You are no longer a smoker. What you are is someone willing to take their life back. So, good luck with week three. I support you and I hope that all goes well. I will be looking into see how it went and what you plan on doing for week four.
 
Chantix was prescribed for my smoking habit but I just ignored the treatment after reading the side effects and later hearing, on the news in several different places of the increased suicide rate and terrific psychological side effects of the drug.

I stumbled across this: http://nosmokecigarettes.net/knight-sticks-electronic-cigarette-™-stop-smoking-today/

used the promo code nosmoke and bought a free trial, e cigarettes, something new that I had not heard of and perhaps others have not either.

Good luck...I am curious to see how it works...

Amicus
 
Chantix seems to have worked well for my father in the respect that he quit smoking two years ago (after 60 years) and hasn't started again (as far as I know.) However, I will say he did not seem like himself while he was on it - very disconnected etc.

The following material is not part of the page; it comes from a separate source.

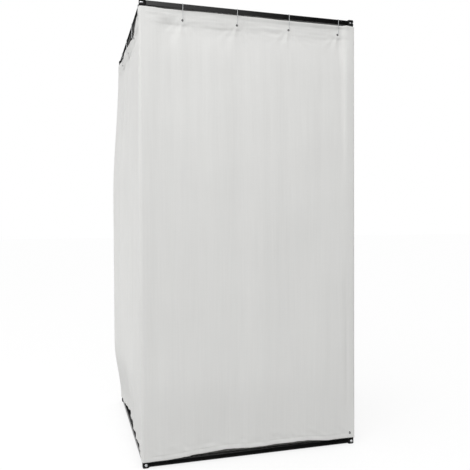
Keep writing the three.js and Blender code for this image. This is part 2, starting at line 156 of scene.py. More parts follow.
# How finely the cloth is divided: in a square round each eyelet, round a corner and along a side; and up
# the cloth, below and above two heights and between them
EYELET_SQUARE = 10
EYELET_STEP = 2.2
CORNER_STEP = 2
SIDE_STEP = 7.5
FINE_BELOW = 110
FINE_ABOVE = 1860
FINE_ROW = 5
ROW = 15

# The cloth's uneven folds: depth, width along the side, height, and what sets each kind's pattern apart
WIDE_FLUTES = (3.2, 95, 1500, 0)
NARROW_FLUTES = (1.6, 42, 900, 5)
HEADING_PUCKERS = (0.7, 14, 40, 9)
HEADING_RIPPLES = (1.6, 70, 16, 13)
HEM_WRINKLES = (1.9, 26, 34, 21)
HEM_PUCKERS = (0.8, 9, 22, 25)
BROAD_FOLDS = (2.2, 210, 240, 29)

# The four sides, and how the cloth hangs on each, from the left as seen from outside. Hooks are shares of
# the side. The belly is how far the cloth stands out low down at the left end, the middle and the right
# end, and the fold is its depth between two hooks. Sags and set-backs of the top edge and rises of the
# hem are given at equal steps. A hem that tucks in hangs back over the bottom rail as far as it rises.
# The curl is how far the top edge leans forwards under the rail, at the left and the right end. The
# heading is how deep it draws in over its lower stitches, as shares at equal steps, and the flutes are
# how strong the soft upright folds are.
SLACK_SAGS = (4, 7, 12, 6, 13, 7, 13, 6, 4)
SLACK_RISES = (0, 6, 11, 14, 14, 14, 11, 6, 0)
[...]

I'd have some friends or family keeping an eye on me while I was using that if at all possible. Good luck! :rose:
 
There are now commercials on TV for Lawyers here in Texas that have a class action suit against the makers of Chantix for the severe side effect it causes in some people. There evidently have bee several suicides involved with the drug and they allege that Pfizer has been hide this fact.
 
There are now commercials on TV for Lawyers here in Texas that have a class action suit against the makers of Chantix for the severe side effect it causes in some people. There evidently have been several suicides involved with the drug and they allege that Pfizer has been hide this fact.


[ topic OFF]
"Where there's a blame, there's a claim".
Do these folk read the label ? or listen to the pharmacist or prescribing doctor ?
Apparently not.
[ topic ON ]
 
Fuck everybody

and the horse they rode in on.

Quitting sucks.

:rose: Yep, no doubt about it. But I'm so glad my Dad will be around to see my baby born in June and see me married in October. Not sure his body would have made it this far if he hadn't quit. He's had double bypass surgery, cancer and diabetes. I hope you find wonderful things on the other side of quitting too.